Around the corner, James, in black, discussed a problem with wires with work crews.  He, too, moved to New Orleans post-Katrina to help rebuild, working with the Phoenix of New Orleans organization (PNOLA).  Specifically, he helped intimately with the repairs and reconstruction on Bobbi and Kevin's camelback.

The man on the right, wearing his U.S.S. Bellatrix hat, grew up in the house decades ago.  He's been watching the process for some time now, and he recalled this morning how his father, a carpenter, made numerous repairs on the historic home when he acquired it many decades ago.

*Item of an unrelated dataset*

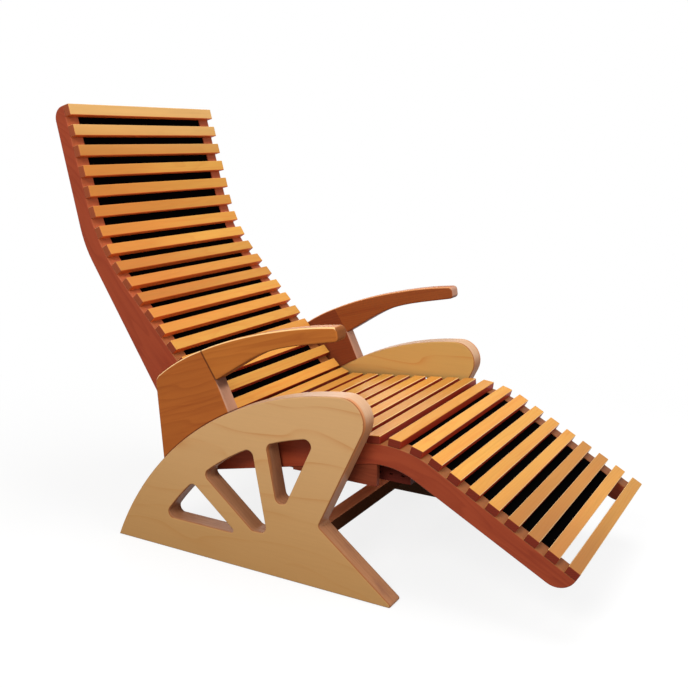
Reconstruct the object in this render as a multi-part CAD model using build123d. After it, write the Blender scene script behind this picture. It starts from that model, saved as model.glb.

The camelback house is an architectural style that derives in large part from New Orleans' uniquely long and narrow lots.  Oftentimes, a long, narrow, single story shotgun home from the latter half of the nineteenth century would be altered with the addition of a second story "hump" in the back of the house, making it a "1.5 story" home.


















Fortunately, it appears that Builders of Hope will be moving the lower front portion of the structure at the very least.  To date, I have yet to see a camelback from the VA Footprint moved "with its hump" to a new location.

While the moving effort is a true silver lining, it's difficult to avoid seeing the cloud as I watched the people so intimately connected with the home - and the neighborhood - look on as it met its end as a place so particular to its little corner of New Orleans.